* Start COLLECTED DATA *

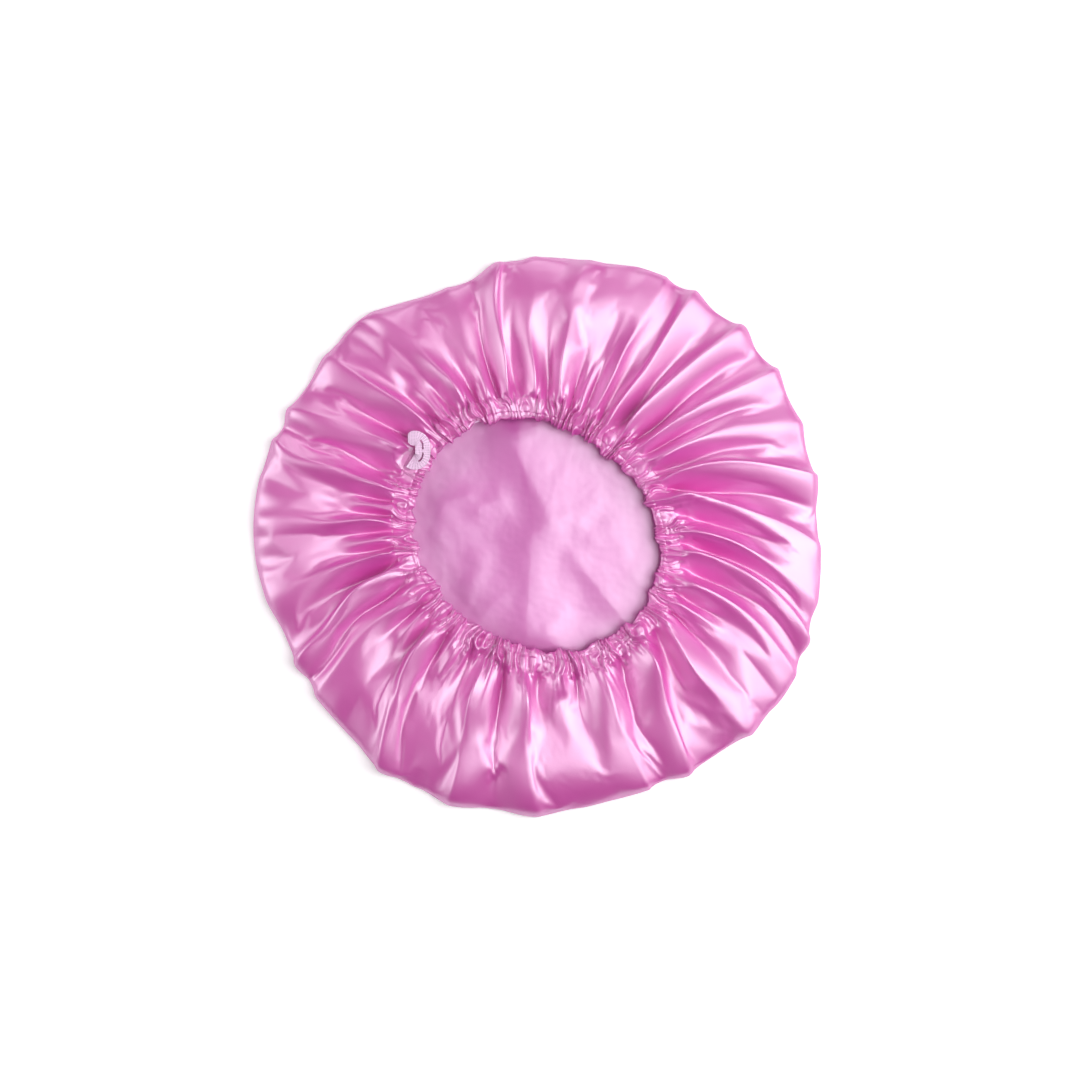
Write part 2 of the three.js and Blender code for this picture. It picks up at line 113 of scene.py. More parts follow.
# Where the satin lies smooth on the casing, under a fitting: each place's middle, its reach and the satin's
# level there. The core is the share of the reach that is fully smooth.
FITTING_CORE = 0.5
FITTINGS = (
    (-0.0793, 0.0472, 0.0125, 0.0172),
    (-0.0716, 0.0541, 0.0100, 0.0172),
    (-0.0798, 0.0381, 0.0085, 0.0172),
)

# The pleats that the elastic draws up: the spread and limits of their widths before they fill the round, the
# limits of their heights, and how far in metres they run out into the satin as gathers. They wander
# sideways in waves with these beats in a round, and by this share of that as they cross the casing.
PLEAT_COUNT = 104
PLEAT_SEED = 5
PLEAT_SPREAD = 0.45
PLEAT_WIDTHS = (0.4, 2.2)
PLEAT_RISES = (0.3, 1.4)
GATHER_REACHES = (0.002, 0.011)
PLEAT_ROUNDING = 1.7
PLEAT_RIPPLE = 0.3
PLEAT_WANDER = 1.5 * DEGREE
CROSSING_WANDER = 0.8
DRIFT_BEATS = (3, 7, 11, 14, 19, 23, 29, 34, 41)

# Places across the casing go from 0 at its inner edge to 1 at its outer edge. The satin's hem lies part of
# the way across, and from the next place on its pleats turn into gathers.
HEM_ACROSS = 0.3
GATHER_START = 0.6
GATHER_RUN = 0.8
HEM_DIP = 0.0007

# The casing's section, a rounded oval. A row of stitching pinches it and flattens its pleats, and so does
# the satin that covers its outer part. The pleats scallop its inner edge, and their tips lean over.
WIDTH_POWER = 0.75
HEIGHT_POWER = 0.7
EDGE_ROW = 0.14
SEAM_ROW = 0.93
ROW_WIDTH = 0.055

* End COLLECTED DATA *

Return only the lines spanning from the first line of the material through the line with "HEM_DIP = 0.0007", copied exactly, both ends kept.

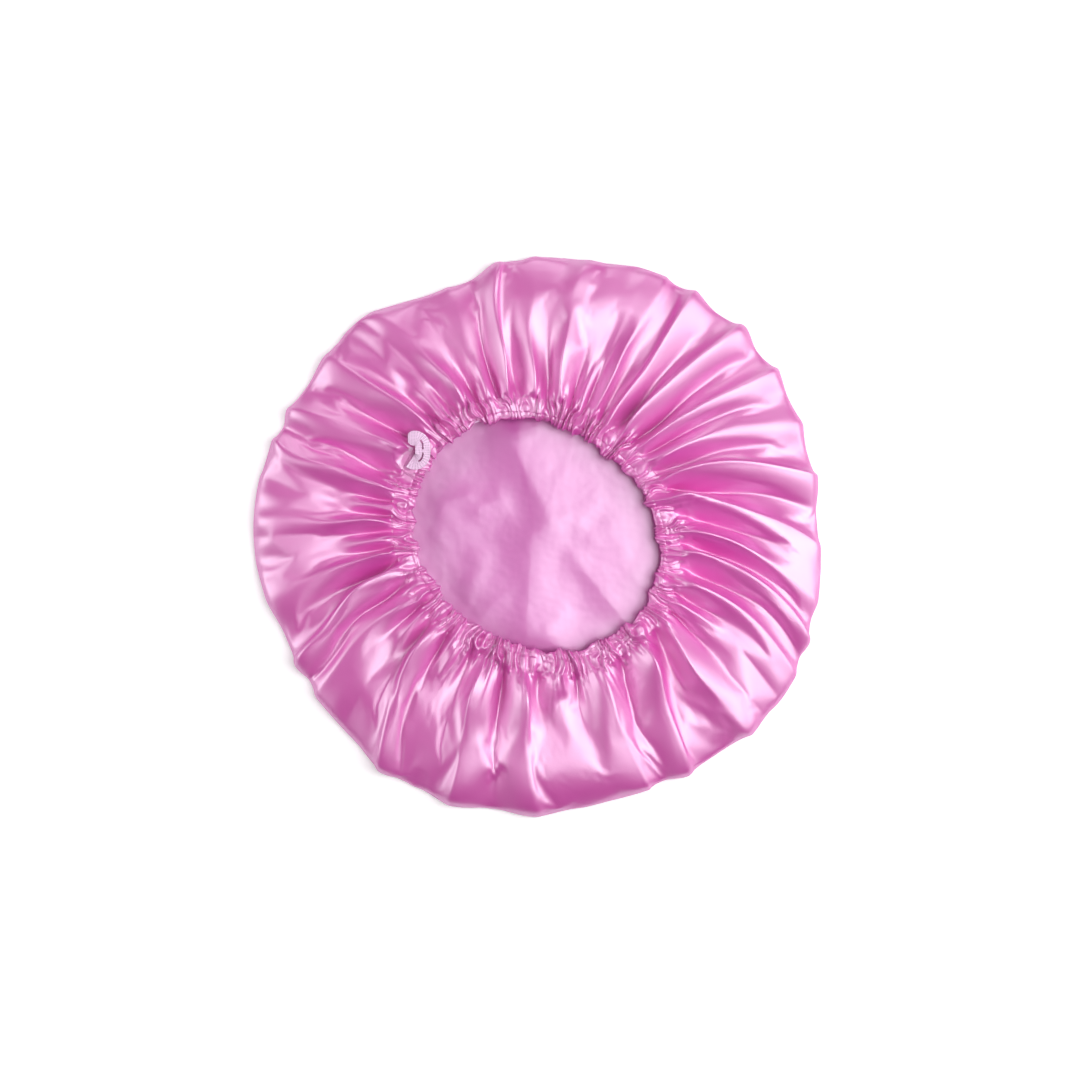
Write part 2 of the three.js and Blender code for this picture. It picks up at line 113 of scene.py. More parts follow.
# Where the satin lies smooth on the casing, under a fitting: each place's middle, its reach and the satin's
# level there. The core is the share of the reach that is fully smooth.
FITTING_CORE = 0.5
FITTINGS = (
    (-0.0793, 0.0472, 0.0125, 0.0172),
    (-0.0716, 0.0541, 0.0100, 0.0172),
    (-0.0798, 0.0381, 0.0085, 0.0172),
)

# The pleats that the elastic draws up: the spread and limits of their widths before they fill the round, the
# limits of their heights, and how far in metres they run out into the satin as gathers. They wander
# sideways in waves with these beats in a round, and by this share of that as they cross the casing.
PLEAT_COUNT = 104
PLEAT_SEED = 5
PLEAT_SPREAD = 0.45
PLEAT_WIDTHS = (0.4, 2.2)
PLEAT_RISES = (0.3, 1.4)
GATHER_REACHES = (0.002, 0.011)
PLEAT_ROUNDING = 1.7
PLEAT_RIPPLE = 0.3
PLEAT_WANDER = 1.5 * DEGREE
CROSSING_WANDER = 0.8
DRIFT_BEATS = (3, 7, 11, 14, 19, 23, 29, 34, 41)

# Places across the casing go from 0 at its inner edge to 1 at its outer edge. The satin's hem lies part of
# the way across, and from the next place on its pleats turn into gathers.
HEM_ACROSS = 0.3
GATHER_START = 0.6
GATHER_RUN = 0.8
HEM_DIP = 0.0007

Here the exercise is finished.